Specifically, the bottom-up pipeline extracts semantically rich features from early encoding layers, which facilitates an abstract yet accurate saliency prediction at a fast rate; we denote this decoupled bottom-up pipeline as SVAM-NetLight. In addition, a residual refinement module (RRM) ensures fine-grained saliency estimation through the deeper top-down pipeline. Check out this repository for the detailed SVAM-Net model architecture and its holistic learning pipeline.

In the implementation, we incorporate comprehensive end-to-end supervision of SVAM-Net by large-scale diverse training data consisting of both terrestrial and underwater imagery. Subsequently, we validate the effectiveness of its learning components and various loss functions by extensive ablation experiments. In addition to using existing datasets, we release a new challenging test set named USOD for the benchmark evaluation of SVAM-Net and other underwater SOD models. By a series of qualitative and quantitative analyses, we show that SVAM-Net provides SOTA performance for SOD on underwater imagery, exhibits significantly better generalization performance on challenging test cases than existing solutions, and achieves fast end-to-end inference on single-board devices. Moreover, we demonstrate that a delicate balance between robust performance and computational efficiency makes SVAM-NetLight suitable for real-time use by visually-guided underwater robots. Please refer to the paper for detailed results; a video demonstration can be seen here.


Deep SESR: Simultaneous Enhancement and Super-Resolution

Paper (RSS 2020)   ArXiv   Bibliography   GitHub   UFO-120 Dataset   Spotlight Talk

In this project, we introduce the SESR (simultaneous enhancement and super-resolution) problem and provide an efficient solution for underwater imagery. Specifically, we present Deep SESR, a residual-in-residual network-based model that learns to restore perceptual image qualities for up to 4x higher spatial resolution.

To supervise the large-scale training, we formulate a multi-modal objective function that addresses the chrominance-specific underwater color degradation, lack of image sharpness, and loss in high-level feature representation. It is also supervised to learn salient foreground regions in the image, which in turn guides the network to learn global contrast enhancement. Our Spotlight Talk has more details!

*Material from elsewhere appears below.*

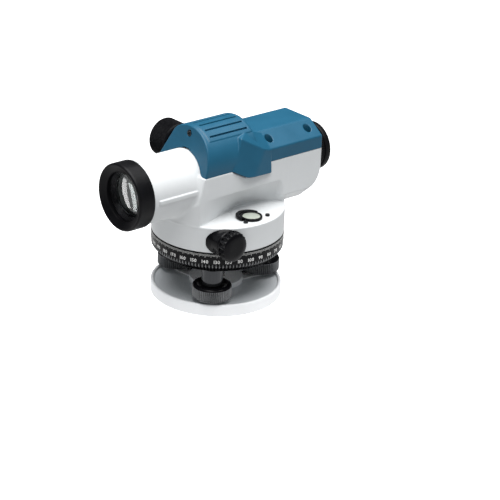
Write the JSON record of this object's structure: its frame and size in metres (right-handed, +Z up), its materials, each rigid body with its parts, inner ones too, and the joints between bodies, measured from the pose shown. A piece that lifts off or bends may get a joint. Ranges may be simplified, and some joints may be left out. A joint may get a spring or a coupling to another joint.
{
  "type": "automatic level",
  "caption": "Automatic level: telescope with pendulum compensator, focusing knob, endless tangent drive and horizontal circle on a three-screw levelling base.",
  "frame": {"origin": "on the vertical turning axis, at the underside of the base plate", "axes": "+Z up; the objective looks along -X and the eyepiece is at +X; the focusing knob is on the +Y side"},
  "size_m": [0.2075, 0.1212, 0.152],
  "materials": {
    "silver_paint": "fine satin silver paint on die cast alloy",
    "white_paint": "satin white paint",
    "blue_plastic": "satin moulded plastic with a fine grain",
    "black_plastic": "satin moulded plastic",
    "black_rubber": "semi-gloss moulded rubber",
    "black_anodised": "black anodised, turned",
    "grey_casting": "dark grey casting",
    "steel": "turned steel",
    "brass": "turned brass",
    "glass": "coated optical glass",
    "vial": "acrylic vial with spirit"
  },
  "bodies": {
    "base": {"base_plate": "white_paint", "thread_insert": "brass", "spring_plate": "steel", "levelling_head": "grey_casting", "spindle": "steel", "spindle_nut": "steel", "spring_screw_1": "steel", "spring_screw_2": "steel", "spring_screw_3": "steel", "foot_bush_1": "black_anodised", "foot_bush_2": "black_anodised", "foot_bush_3": "black_anodised"},
    "foot_screw_1": {"foot_stem_1": "steel", "foot_knob_1": "black_plastic"},
    "foot_screw_2": {"foot_stem_2": "steel", "foot_knob_2": "black_plastic"},
    "foot_screw_3": {"foot_stem_3": "steel", "foot_knob_3": "black_plastic"},
    "circle": {"horizontal_circle": "black_plastic"},
    "drive": {"drive_wheel": "brass"},
    "alidade": {"housing": "silver_paint", "bearing_bush": "brass", "top_cover": "blue_plastic", "cover_screw_1": "black_anodised", "cover_screw_2": "black_anodised", "cover_screw_3": "black_anodised", "cover_screw_4": "black_anodised", "cover_screw_5": "black_anodised", "tangent_boss_near": "black_plastic", "tangent_boss_far": "black_plastic", "objective_rim": "black_rubber", "objective_cell": "black_anodised", "objective_lens": "glass", "focus_guide": "black_anodised", "focus_collar": "black_plastic", "compensator_frame": "grey_casting", "pendulum_pivot": "steel", "roof_prism": "glass", "reticle_ring": "black_anodised", "reticle": "glass", "eyepiece_flange": "black_anodised", "bubble_cup": "black_plastic", "bubble_vial": "vial", "bubble_bezel": "black_plastic", "bubble_guard": "black_plastic", "bubble_screw_1": "black_anodised", "bubble_screw_2": "black_anodised"},
    "tangent": {"tangent_shaft": "steel", "tangent_knob_near": "black_plastic", "tangent_knob_far": "black_plastic"},
    "focus": {"focus_shaft": "steel", "focus_knob": "black_rubber"},
    "focus_carrier": {"focus_carriage": "brass", "focus_lens": "glass"},
    "compensator": {"pendulum": "brass", "pendulum_prism": "glass"},
    "eyepiece_tube": {"eyepiece_cell": "black_anodised", "eye_lens": "glass"},
    "dioptre": {"dioptre_ring": "black_plastic", "eyecup": "black_rubber"}
  },
  "joints": [
    {"name": "foot_screw_1_turn", "type": "hinge", "parent": "base", "child": "foot_screw_1", "pos_m": [-0.02867, -0.02917, 0.018], "axis": [0, 0, 1], "range_deg": [-720, 720]},
    {"name": "foot_screw_2_turn", "type": "hinge", "parent": "base", "child": "foot_screw_2", "pos_m": [0.0396, -0.01024, 0.018], "axis": [0, 0, 1], "range_deg": [-720, 720]},
    {"name": "foot_screw_3_turn", "type": "hinge", "parent": "base", "child": "foot_screw_3", "pos_m": [-0.01093, 0.03941, 0.018], "axis": [0, 0, 1], "range_deg": [-720, 720]},
    {"name": "circle_turn", "type": "hinge", "parent": "base", "child": "circle", "pos_m": [0, 0, 0.048], "axis": [0, 0, 1], "continuous": true},
    {"name": "coarse_turn", "type": "hinge", "parent": "base", "child": "drive", "pos_m": [0, 0, 0.0663], "axis": [0, 0, 1], "continuous": true},
    {"name": "fine_turn", "type": "hinge", "parent": "drive", "child": "alidade", "pos_m": [0, 0, 0.0663], "axis": [0, 0, 1], "range_deg": [-15, 15]},
    {"name": "tangent_turn", "type": "hinge", "parent": "alidade", "child": "tangent", "pos_m": [-0.031, 0, 0.0663], "axis": [0, 1, 0], "range_deg": [-721, 721]},
    {"name": "focus_turn", "type": "hinge", "parent": "alidade", "child": "focus", "pos_m": [-0.0144, 0, 0.1226], "axis": [0, 1, 0], "range_deg": [-190, 190]},
    {"name": "focus_slide", "type": "slide", "parent": "alidade", "child": "focus_carrier", "axis": [1, 0, 0], "range_m": [-0.0067, 0.0067]},
    {"name": "compensator_swing", "type": "hinge", "parent": "alidade", "child": "compensator", "pos_m": [0.046, 0, 0.121], "axis": [0, 1, 0], "range_deg": [-0.5, 0.5]},
    {"name": "eyepiece_slide", "type": "slide", "parent": "alidade", "child": "eyepiece_tube", "axis": [1, 0, 0], "range_m": [-0.0009, 0.0009]},
    {"name": "dioptre_turn", "type": "hinge", "parent": "eyepiece_tube", "child": "dioptre", "pos_m": [0.09, 0, 0.1065], "axis": [1, 0, 0], "range_deg": [-160, 160]}
  ],
  "couplings": [
    {"joint": "tangent_turn", "follows": "fine_turn", "ratio": 48},
    {"joint": "focus_slide", "follows": "focus_turn", "m_per_rad": -0.002},
    {"joint": "eyepiece_slide", "follows": "dioptre_turn", "m_per_rad": 0.00031831}
  ]
}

Moreover, we present UFO-120, the first dataset to facilitate large-scale SESR learning; it contains over 1500 training samples and a benchmark test set of 120 samples. By thorough experimental evaluation on UFO-120 and several other standard datasets, we demonstrate that Deep SESR outperforms the existing solutions for underwater image enhancement and super-resolution. We also validate its generalization performance on several test cases that include underwater images with diverse spectral and spatial degradation levels, and also terrestrial images with unseen natural objects. See this video for some demonstrations and refer to the paper for detailed results.

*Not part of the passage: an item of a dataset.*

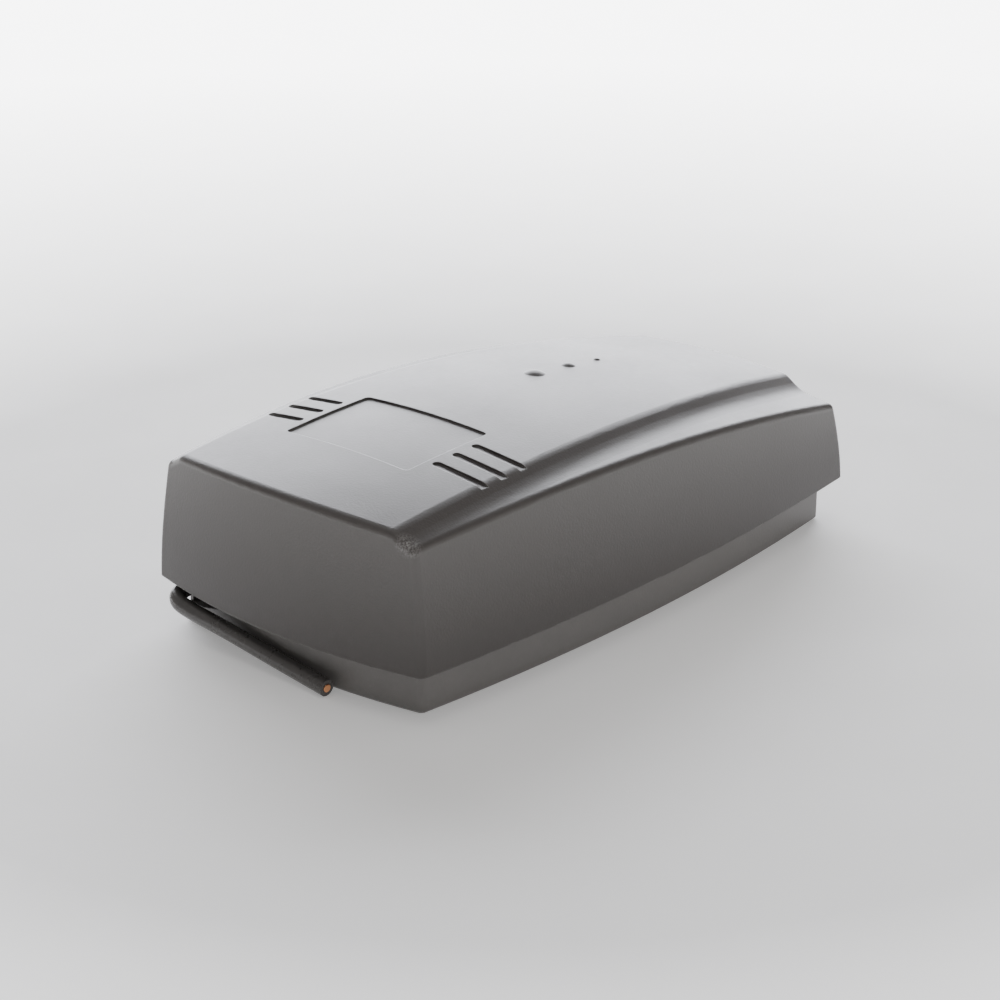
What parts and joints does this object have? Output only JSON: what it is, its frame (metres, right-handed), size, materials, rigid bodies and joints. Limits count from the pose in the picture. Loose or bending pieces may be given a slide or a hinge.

FUNIE-GAN: Fast Underwater Image Enhancement for Improved Perception

Paper (RA-L)   ArXiv   Bibliography   GitHub   EUVP Dataset

In this project, we design a fully-convolutional conditional GAN-based model for fast underwater image enhancement: FUnIE-GAN. We supervise its adversarial training by formulating an objective function that evaluates the perceptual image quality based on its global content, color, local texture, and style information. We also present EUVP, a large-scale dataset of a paired and an unpaired collection of underwater images (of poor and good quality) that are captured using seven different cameras over various visibility conditions during oceanic explorations and human-robot collaborative experiments. The dataset and relevant information can be found here.
    Latest: FUnIE-GAN is now running on our Aqua-8 MinneBot
    ...and soon to be ported on the LoCO AUV

By thorough experiments, we demonstrate that FUnIE-GAN can learn to enhance perceptual image quality from both paired and unpaired training. More importantly, the enhanced images significantly boost the performance of several underwater visual perception tasks such as object detection, human pose estimation, and saliency prediction. In addition to providing state-of-the-art image enhancement performance, FUnIE-GAN offers 148 FPS inference rate on Nvidia GTX 1080, 48 FPS on Jetson AGX Xavier, and over 25 FPS on Jetson TX2. Such fast run-times, particularly on the single-board platforms, makes it ideal for real-time use in robotic applications. Check out this repository for the FUnIE-GAN models and associated training pipelines.


R2R-OpenPose: Robot-to-robot Relative Pose Estimation from Human Body-Pose

Paper (AURO)   ArXiv   Bibliography

In this project, we propose a method to determine the 3D relative pose of pairs of communicating robots by using human pose-based key-points as correspondences. We adopt a leader-follower framework, where at first, the leader robot visually detects and triangulates the key-points using the state-of-the-art pose detector named OpenPose. Afterward, the follower robots match the corresponding 2D projections on their respective calibrated cameras and find their relative poses by solving the perspective-n-point (PnP) problem. In the proposed method, we design an efficient person re-identification technique for associating the mutually visible humans in the scene. Additionally, we present an iterative optimization algorithm to refine the associated key-points based on their local structural properties in the image space.
    Update: accepted for publication at the Autonomous Robots (AuRo) journal

We demonstrate that the proposed refinement processes are essential to establish accurate key-point correspondences across viewpoints. Furthermore, we evaluate the performance of the end-to-end pose estimation system through several experiments conducted in terrestrial and underwater environments.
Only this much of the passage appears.